Origen, Sermon on Ezekiel, in Bettenson, Early Christian Fathers, 186—87.[/i]
So here we have a case in which one of the greatest theologians of Christian history, preceding the formulation of the Trinity, concludes, against Greek thinking, that God is not impassible. Where did he get that idea from? Certainly not from the neo-platonism or stoicism. I’d argue he simply saw the obvious idea in the scriptures. I’d argue that the primitive Christians believed it too, even if not so technically or with sophistication.
Sorry this was long, but I had to cover a lot of bases!
James ~ this doesn’t render the argument I’m making about the Hellenization of Christianity mute.
The argument you’re making about Hellenization of Christianity has been muted, trampled all over the floor, and tossed in the trash. You’re the only one here who doesn’t see that.
As for the Trinity, this article here is a good place to start.
Jack,
In the interest of keeping this friendly, I’ll simply agree to disagree. Thanks.
James
Origen did not beleive that God was impassible (as defined by Christian theology not Plato)?
“And now, if, on account of those expressions which occur in the Old Testament, as when God is said to be angry or to repent, or when any other human affection or passion is described, (our opponents) think that they are furnished with grounds for refuting us, who maintain that God is altogether impassible…”

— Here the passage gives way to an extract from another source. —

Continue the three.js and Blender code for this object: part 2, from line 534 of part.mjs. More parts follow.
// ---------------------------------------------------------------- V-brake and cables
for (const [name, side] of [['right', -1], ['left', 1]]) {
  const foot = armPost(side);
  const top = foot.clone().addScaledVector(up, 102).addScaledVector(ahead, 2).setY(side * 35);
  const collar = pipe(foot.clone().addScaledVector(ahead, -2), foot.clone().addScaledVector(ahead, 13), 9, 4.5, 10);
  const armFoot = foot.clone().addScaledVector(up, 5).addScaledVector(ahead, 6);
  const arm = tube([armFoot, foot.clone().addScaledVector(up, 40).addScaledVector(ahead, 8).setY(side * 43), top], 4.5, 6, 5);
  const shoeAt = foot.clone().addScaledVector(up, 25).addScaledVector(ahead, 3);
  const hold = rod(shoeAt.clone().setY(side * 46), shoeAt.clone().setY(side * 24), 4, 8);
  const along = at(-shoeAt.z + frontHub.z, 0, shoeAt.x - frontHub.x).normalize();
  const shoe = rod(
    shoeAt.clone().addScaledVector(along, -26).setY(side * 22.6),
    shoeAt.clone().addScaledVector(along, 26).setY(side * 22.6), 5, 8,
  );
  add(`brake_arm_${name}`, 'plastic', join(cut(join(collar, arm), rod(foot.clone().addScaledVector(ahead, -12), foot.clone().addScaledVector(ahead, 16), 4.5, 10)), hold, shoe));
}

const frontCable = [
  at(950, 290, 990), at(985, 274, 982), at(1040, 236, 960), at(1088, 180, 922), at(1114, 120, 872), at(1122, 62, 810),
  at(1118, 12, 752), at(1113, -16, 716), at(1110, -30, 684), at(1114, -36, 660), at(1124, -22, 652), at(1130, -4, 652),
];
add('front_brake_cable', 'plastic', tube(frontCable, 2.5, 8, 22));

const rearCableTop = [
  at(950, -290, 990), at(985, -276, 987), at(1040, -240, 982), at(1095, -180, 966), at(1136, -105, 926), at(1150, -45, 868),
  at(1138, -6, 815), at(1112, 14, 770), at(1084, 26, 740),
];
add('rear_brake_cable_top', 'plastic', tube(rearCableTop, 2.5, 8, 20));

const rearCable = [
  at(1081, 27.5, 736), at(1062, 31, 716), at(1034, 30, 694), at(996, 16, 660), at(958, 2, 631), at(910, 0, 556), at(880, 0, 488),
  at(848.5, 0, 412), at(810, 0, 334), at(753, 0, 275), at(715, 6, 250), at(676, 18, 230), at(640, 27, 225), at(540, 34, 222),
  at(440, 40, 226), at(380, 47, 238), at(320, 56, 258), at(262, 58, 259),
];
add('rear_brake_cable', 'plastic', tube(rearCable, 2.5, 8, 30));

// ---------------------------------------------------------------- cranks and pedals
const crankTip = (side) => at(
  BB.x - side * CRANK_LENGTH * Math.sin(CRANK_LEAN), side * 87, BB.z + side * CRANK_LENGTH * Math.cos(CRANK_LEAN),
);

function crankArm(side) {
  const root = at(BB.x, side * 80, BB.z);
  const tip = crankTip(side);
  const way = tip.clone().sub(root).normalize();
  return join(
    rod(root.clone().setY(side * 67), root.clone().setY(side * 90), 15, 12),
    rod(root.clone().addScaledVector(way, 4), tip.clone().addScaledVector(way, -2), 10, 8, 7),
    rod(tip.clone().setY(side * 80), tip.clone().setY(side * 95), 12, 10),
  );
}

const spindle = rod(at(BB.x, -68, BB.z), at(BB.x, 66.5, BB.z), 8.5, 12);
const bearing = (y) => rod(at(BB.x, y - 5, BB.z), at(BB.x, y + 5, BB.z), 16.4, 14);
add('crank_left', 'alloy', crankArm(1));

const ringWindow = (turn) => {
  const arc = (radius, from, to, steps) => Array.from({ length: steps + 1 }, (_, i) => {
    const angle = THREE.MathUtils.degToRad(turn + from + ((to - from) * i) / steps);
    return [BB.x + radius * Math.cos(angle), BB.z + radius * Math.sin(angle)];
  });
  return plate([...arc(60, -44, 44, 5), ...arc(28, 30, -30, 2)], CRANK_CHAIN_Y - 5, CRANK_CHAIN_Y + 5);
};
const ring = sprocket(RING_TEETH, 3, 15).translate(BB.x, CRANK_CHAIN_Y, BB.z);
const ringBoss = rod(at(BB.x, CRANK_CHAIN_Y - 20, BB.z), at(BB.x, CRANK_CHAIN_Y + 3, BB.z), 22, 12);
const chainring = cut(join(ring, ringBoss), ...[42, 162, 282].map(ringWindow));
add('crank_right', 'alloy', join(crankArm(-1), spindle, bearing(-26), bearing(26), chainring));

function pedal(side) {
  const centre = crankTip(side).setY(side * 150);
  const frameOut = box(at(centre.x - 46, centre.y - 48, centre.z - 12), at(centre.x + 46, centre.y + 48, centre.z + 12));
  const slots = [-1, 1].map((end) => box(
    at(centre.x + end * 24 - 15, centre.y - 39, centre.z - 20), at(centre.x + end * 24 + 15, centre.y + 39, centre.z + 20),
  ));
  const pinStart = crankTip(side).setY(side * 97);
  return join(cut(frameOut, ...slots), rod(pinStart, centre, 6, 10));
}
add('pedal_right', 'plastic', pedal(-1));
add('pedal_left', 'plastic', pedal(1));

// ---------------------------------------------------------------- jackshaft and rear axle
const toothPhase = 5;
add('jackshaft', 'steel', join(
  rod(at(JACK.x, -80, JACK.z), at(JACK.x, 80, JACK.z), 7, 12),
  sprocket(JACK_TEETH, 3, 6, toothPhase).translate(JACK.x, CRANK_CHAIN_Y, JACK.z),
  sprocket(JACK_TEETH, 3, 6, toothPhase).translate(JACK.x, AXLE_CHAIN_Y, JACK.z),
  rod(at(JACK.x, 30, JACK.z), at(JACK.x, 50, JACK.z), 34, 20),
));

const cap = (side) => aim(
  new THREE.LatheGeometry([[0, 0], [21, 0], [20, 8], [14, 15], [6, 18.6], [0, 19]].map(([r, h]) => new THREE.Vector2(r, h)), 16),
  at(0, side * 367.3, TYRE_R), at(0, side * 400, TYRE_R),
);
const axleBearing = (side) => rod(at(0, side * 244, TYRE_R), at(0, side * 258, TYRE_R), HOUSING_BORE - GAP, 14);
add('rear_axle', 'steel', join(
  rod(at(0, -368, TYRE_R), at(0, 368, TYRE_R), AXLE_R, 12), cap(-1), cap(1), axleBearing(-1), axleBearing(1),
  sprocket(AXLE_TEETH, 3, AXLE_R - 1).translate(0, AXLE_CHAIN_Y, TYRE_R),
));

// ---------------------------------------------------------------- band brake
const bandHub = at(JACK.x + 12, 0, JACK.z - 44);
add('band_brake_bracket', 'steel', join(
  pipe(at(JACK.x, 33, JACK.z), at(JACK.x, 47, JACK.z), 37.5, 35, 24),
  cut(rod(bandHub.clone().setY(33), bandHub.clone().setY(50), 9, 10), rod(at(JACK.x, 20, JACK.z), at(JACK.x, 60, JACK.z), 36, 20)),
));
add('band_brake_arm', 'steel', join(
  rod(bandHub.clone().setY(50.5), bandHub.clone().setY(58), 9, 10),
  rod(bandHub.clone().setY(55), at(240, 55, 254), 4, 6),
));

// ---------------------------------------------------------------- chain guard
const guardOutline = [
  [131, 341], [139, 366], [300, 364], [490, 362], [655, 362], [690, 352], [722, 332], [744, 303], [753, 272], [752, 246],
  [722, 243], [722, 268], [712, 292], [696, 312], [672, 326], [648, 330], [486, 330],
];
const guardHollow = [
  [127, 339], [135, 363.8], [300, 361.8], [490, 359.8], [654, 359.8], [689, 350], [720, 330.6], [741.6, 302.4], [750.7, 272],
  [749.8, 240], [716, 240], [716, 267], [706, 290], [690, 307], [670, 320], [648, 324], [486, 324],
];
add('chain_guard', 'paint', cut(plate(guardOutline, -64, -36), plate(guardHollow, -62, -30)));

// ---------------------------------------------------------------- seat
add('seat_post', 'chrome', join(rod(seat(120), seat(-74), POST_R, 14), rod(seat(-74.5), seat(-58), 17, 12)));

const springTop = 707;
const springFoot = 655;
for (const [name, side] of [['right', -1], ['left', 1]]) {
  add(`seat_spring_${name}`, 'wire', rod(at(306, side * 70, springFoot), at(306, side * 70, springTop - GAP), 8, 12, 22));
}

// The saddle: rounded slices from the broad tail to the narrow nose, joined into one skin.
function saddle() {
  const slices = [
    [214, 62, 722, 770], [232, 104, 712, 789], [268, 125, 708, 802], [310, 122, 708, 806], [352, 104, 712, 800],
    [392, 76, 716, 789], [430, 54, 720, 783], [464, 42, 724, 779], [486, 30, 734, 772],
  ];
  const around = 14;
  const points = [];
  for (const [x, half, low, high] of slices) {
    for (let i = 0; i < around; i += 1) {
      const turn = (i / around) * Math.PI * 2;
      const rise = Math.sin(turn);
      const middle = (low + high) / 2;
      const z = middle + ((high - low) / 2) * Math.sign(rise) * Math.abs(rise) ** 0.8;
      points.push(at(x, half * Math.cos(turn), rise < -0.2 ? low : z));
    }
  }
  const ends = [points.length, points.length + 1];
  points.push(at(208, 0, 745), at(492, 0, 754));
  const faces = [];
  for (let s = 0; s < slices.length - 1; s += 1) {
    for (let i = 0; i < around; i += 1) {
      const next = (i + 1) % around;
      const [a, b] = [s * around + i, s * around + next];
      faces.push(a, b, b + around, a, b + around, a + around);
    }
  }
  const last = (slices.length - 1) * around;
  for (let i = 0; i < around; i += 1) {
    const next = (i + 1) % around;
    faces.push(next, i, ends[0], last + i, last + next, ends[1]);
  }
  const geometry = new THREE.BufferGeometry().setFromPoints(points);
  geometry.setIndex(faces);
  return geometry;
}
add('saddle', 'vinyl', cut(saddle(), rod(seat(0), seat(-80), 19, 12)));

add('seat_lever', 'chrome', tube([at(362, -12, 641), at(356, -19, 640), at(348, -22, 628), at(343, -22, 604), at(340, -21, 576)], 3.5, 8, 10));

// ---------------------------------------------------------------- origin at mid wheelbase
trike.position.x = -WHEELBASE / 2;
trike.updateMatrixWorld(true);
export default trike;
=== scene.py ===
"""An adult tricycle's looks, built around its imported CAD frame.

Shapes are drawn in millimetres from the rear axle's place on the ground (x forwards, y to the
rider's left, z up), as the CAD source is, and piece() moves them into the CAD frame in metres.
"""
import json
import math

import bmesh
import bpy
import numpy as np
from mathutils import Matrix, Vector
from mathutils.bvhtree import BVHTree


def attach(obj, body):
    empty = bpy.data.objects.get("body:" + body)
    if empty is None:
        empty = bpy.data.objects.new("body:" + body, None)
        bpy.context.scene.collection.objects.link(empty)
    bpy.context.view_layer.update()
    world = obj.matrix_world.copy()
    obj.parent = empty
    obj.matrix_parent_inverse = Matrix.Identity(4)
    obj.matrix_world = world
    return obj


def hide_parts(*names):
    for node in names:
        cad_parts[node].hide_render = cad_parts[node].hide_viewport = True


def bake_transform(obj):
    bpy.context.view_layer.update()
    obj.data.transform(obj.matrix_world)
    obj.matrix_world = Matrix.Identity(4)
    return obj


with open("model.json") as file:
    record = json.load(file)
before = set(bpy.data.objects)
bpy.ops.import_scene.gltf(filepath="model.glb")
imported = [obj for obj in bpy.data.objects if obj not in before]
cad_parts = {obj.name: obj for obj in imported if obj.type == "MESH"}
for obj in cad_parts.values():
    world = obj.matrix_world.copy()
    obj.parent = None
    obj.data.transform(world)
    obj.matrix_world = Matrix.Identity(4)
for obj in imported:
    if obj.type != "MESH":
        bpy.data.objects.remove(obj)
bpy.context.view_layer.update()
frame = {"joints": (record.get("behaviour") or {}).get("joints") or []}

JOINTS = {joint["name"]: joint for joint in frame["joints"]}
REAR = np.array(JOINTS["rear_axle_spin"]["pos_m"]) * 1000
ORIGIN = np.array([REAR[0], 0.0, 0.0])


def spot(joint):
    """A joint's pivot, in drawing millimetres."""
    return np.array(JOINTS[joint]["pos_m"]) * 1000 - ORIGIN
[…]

http://www.ccel.org/ccel/schaff/anf04.vi.v.iii.iv.html?
I have provided the link to book 2 of Origen’s De Principiis so that people can read this in its context and judge for themselves.
I just wanted to say again how much I’ve appreciated David Clark’s comments on this thread. I also appreciated Seth’s latest comments (starting here).
I wish more of our conversations around here could be focused on trying to understand each other’s positions rather than just point out problems in them, and I say that knowing full well that I’ve been doing the latter as much as anyone else. But I’m working on it.